OBJECTION.--There are many passages in the Bible such as "if thou wilt," "if thou wilt hearken," "if thou wilt do it, thou shalt," from which we may infer there is a plea for free will, and a plea against effectual calling.
ANSWER.--"A conditional assertion or observation asserts nothing." It by no means follows that because God commands, or because God proposes, man is able to obey or to do. But it will be objected: But would it not be ridiculous to say to a blind man, "If thou wilt see;" or to a deaf man, "If thou wilt hear, thou shalt?" To which I reply in the words of Martin Luther, this is nothing but carnal reasoning, and seems to aver thus: because the nature of words, and the common use of speech among men seem to lead to such conclusions, therefore when God speaks He is to be interpreted after a like fashion. But do men never use the phrase, "if thou wilt," "if thou shalt," in any other sense than the ordinary? Yea. How often do parents play with their children when they bid them come to them--do this or that--for the purpose of showing them their inability, and to induce them to call for the aid of the parent's hand?
Now, it is in this sense that God speaks both to the world and to His people with His "ifs" and His proposals, such as, "Behold, this day do I set before thee the way of life and the way of death." The world thinks when God uses such language that of course it follows power must be in man, and like the self-conceited lawyer in the gospel, to whom Christ said, "Do this, and thou shalt live," goes away with the idea that it can and may live by its works and deeds; whereas, on the other hand, the people of God when they hear such language, and are taught of God, know they cannot do this or that to inherit eternal life, and so cry out to their Father to undertake for them.

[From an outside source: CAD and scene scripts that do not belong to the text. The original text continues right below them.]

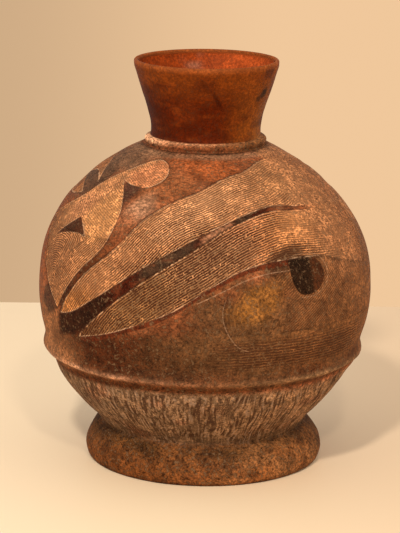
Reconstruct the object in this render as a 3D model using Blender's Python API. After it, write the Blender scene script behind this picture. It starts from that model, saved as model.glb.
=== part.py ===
"""Pottery vase: a hand-built globular jar on a flaring hollow foot, with a short flaring neck, a roll of
clay round the neck's base, a pressed-on ridge low on the bowl and cut-back hatched bands above it.

One fired piece, so one object. Metres, +Z up, the origin in the middle of the footprint, on the table.
"""
import math

import bmesh
import bpy
import numpy as np
from mathutils import Vector
from mathutils.geometry import delaunay_2d_cdt

# Heights, one above the other from the table to the lip
FOOT_HEIGHT = 0.0350
BODY_HEIGHT = 0.2500
COLLAR_HEIGHT = 0.0080
NECK_HEIGHT = 0.0670

# Outside radii
BASE_RADIUS = 0.1026
FOOT_RADIUS = 0.1069
WAIST_RADIUS = 0.0922
BODY_RADIUS = 0.1488
SHOULDER_RADIUS = 0.0562
COLLAR_RADIUS = 0.0540
NECK_RADIUS = 0.0484
MOUTH_RADIUS = 0.0643

# Walls
WALL = 0.0072
NECK_WALL = 0.0062
LIP_WALL = 0.0040
FOOT_WALL = 0.0120
FLOOR = 0.0100
FOOT_ROOF_DROP = 0.0065     # how far the foot's hollow stops below the waist

# The widest part of the bowl, above the waist
WIDEST_RISE = 0.1200

# The ridge: soft above, sharp below, and swelling into a low lug on the right
RIDGE_RISE = 0.0669         # its crest above the waist
RIDGE_PROUD = 0.0056
RIDGE_SOFT = 0.0079
RIDGE_SHARP = 0.0030
RIDGE_TILT = 0.0011
LUG_PROUD = 0.0036
LUG_DROP = 0.0076           # its middle below the ridge's crest
LUG_TALL = 0.0052
LUG_TURN = 86.0             # degrees round from the front
LUG_SPREAD = 13.0

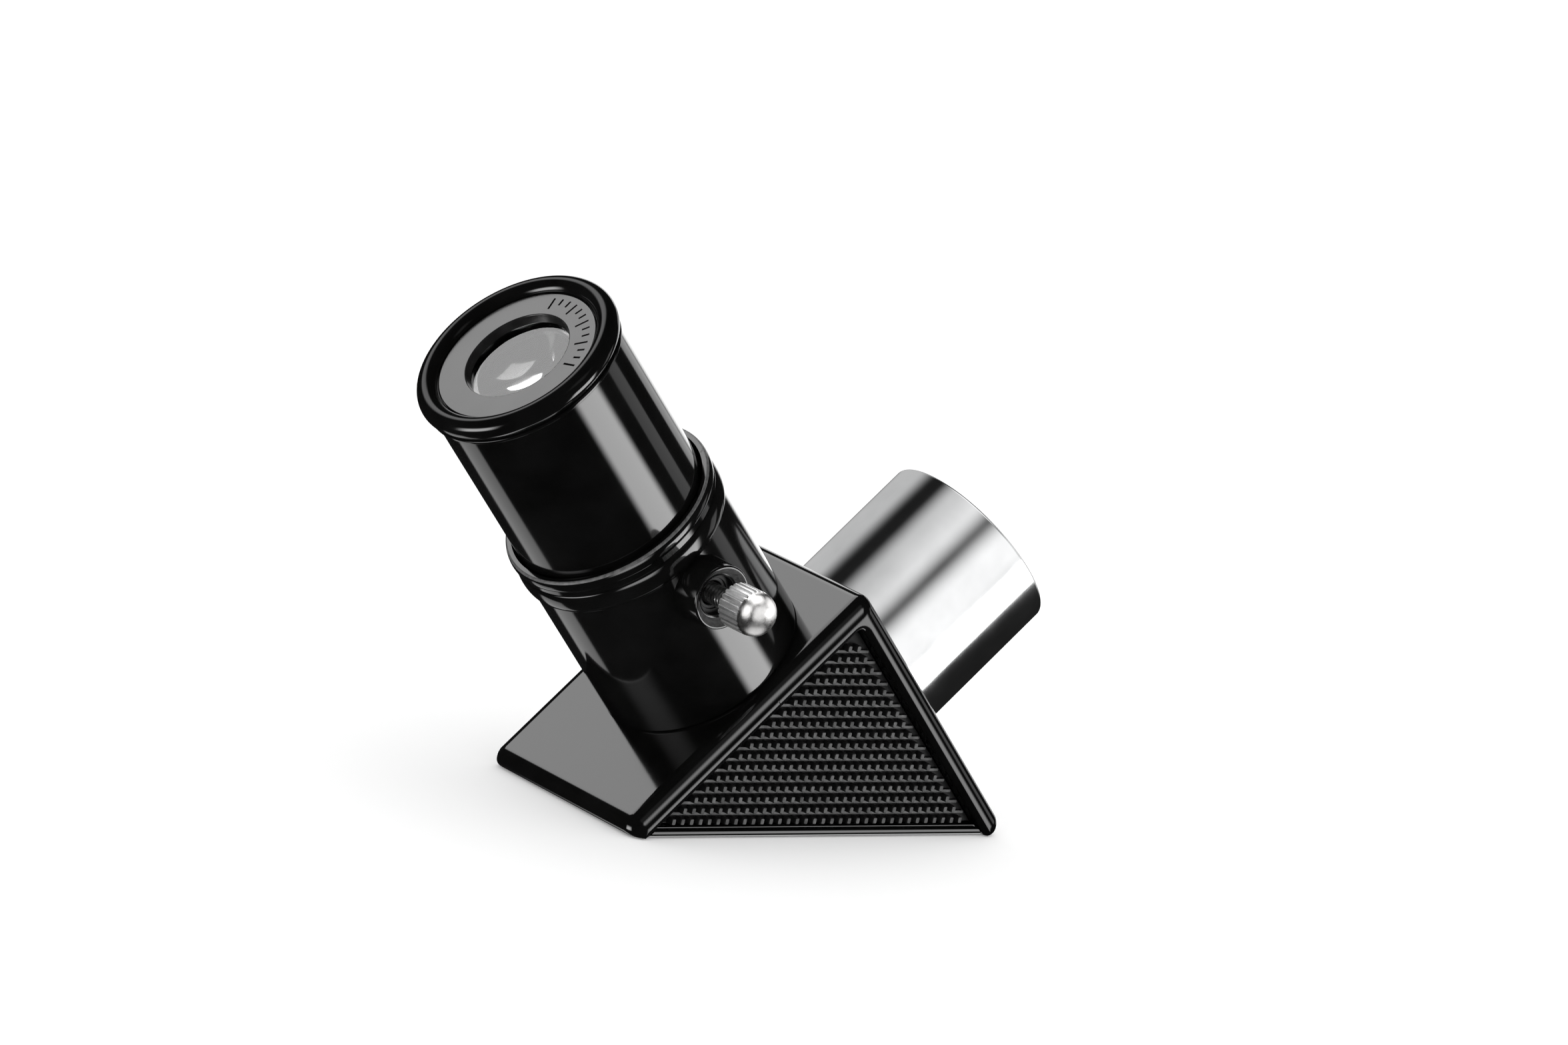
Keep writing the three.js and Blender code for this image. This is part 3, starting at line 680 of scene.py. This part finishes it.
def pin_layers(x, z):
    """One pin: a small rounded rectangle that draws in at its top edge."""
    half_x, half_z = PIN_HALF
    rows = ((PANEL_FLOOR - 0.2, 0, 0.2), (PIN_TOP - 0.12, 0.03, 0.2), (PIN_TOP, 0.13, 0.14))
    layers = []
    for y, inset, corner in rows:
        a, b = half_x - inset, half_z - inset
        outline = rounded([(a, b, corner), (-a, b, corner), (-a, -b, corner), (a, -b, corner)], 2)
        layers.append([(x + p.x, y, z + p.y) for p in outline])
    return layers


def pins():
    """All the pins as one mesh. Each row has one pin fewer at each end than the row below it."""
    vertices, faces = [], []
    for row in range(PIN_ROWS):
        z = FIRST_ROW + row * PIN_PITCH
        count = 2 * (PIN_ROWS - row)
        for column in range(count):
            x = (column - (count - 1) / 2) * PIN_PITCH
            rings = []
            for layer in pin_layers(x, z):
                rings.append(list(range(len(vertices), len(vertices) + len(layer))))
                vertices += layer
            faces += bridge(rings) + [tuple(rings[0]), tuple(rings[-1])]
    return mesh_object("pins", vertices, faces)


def rails():
    """Low ledges under the rows of pins."""
    made = []
    for row in range(1, PIN_ROWS):
        top = FIRST_ROW + row * PIN_PITCH - PIN_HALF[1] + 0.1
        reach = APEX_HEIGHT - (SIDE_BEAD + 0.3) * math.sqrt(2) - top
        low = (-reach, PANEL_FLOOR - 0.2, top - RAIL_HEIGHT)
        made.append(block("rail", low, (reach, PANEL_FLOOR + RAIL_RISE, top)))
    return made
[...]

The apostle Paul replies to all objections of this kind in one sentence, "By the law is the knowledge of sin," which I may simplify thus. The command, "Do this, do that," and the offer, "If thou wilt do this, thou shalt live, are nothing but the Law of God to test man, and to show unto him his weakness and impotence. Now man by nature is blind and corrupt, yet he is full of self-conceit; to remedy this, God employs those means of "do this," "do that," "if thou wilt," to make it manifest who continue fools, and who are willing to be wise. The fool takes it for granted that because God commands, he is able to obey! The wise sees he cannot, and cries out for help, and so acknowledges his ruin. In short, in all such passages, man is admonished and taught what he ought to do, not what he can do; and woe be to him who is so blind as not to see thus far, for till he sees thus, he can not understand the use of Christ!
Ay, it is a never-ending question with free willers, "If we can do nothing, to what purpose are so many laws and precepts, so many threatnings and promises?"
We reply to all such, "By the law is the knowledge of sin." (Rom. 3:20) "The law entered that sin might abound." (Rom. 5:20) This is the answer of inspiration: how different to that of carnal reason! Reason would answer thus: "The law is given that we obey it, and show our diligence and strength, and free-will-power, and that we may co-operate with it unto righteousness. But what does God say? This, "The law was given to prove man's impotency, to give him a knowledge of his sin; it was added because of transgressions, not to restrain them either, but to cause transgression to abound," to make them manifest where they were not manifest, and to make many acts and deeds that were considered righteousness appear in their true colors--those of sin! (Rom. 3:20; Gal. 3:19; Rom. 5:20)
Here are thunderbolts against free will, self-righteousness, and co-operation!
Wretched man! get thee to thy place! put thy hand upon thy mouth, and thy mouth in the dust, and let us hear no more of ineffectual or tentative calling or salvation! Those who are called of God are "the called according to His purpose," are the privileged and blessed subjects of His MIGHTY POWER, AND MUST BE SAVED WITH AN EVERLASTING SALVATION!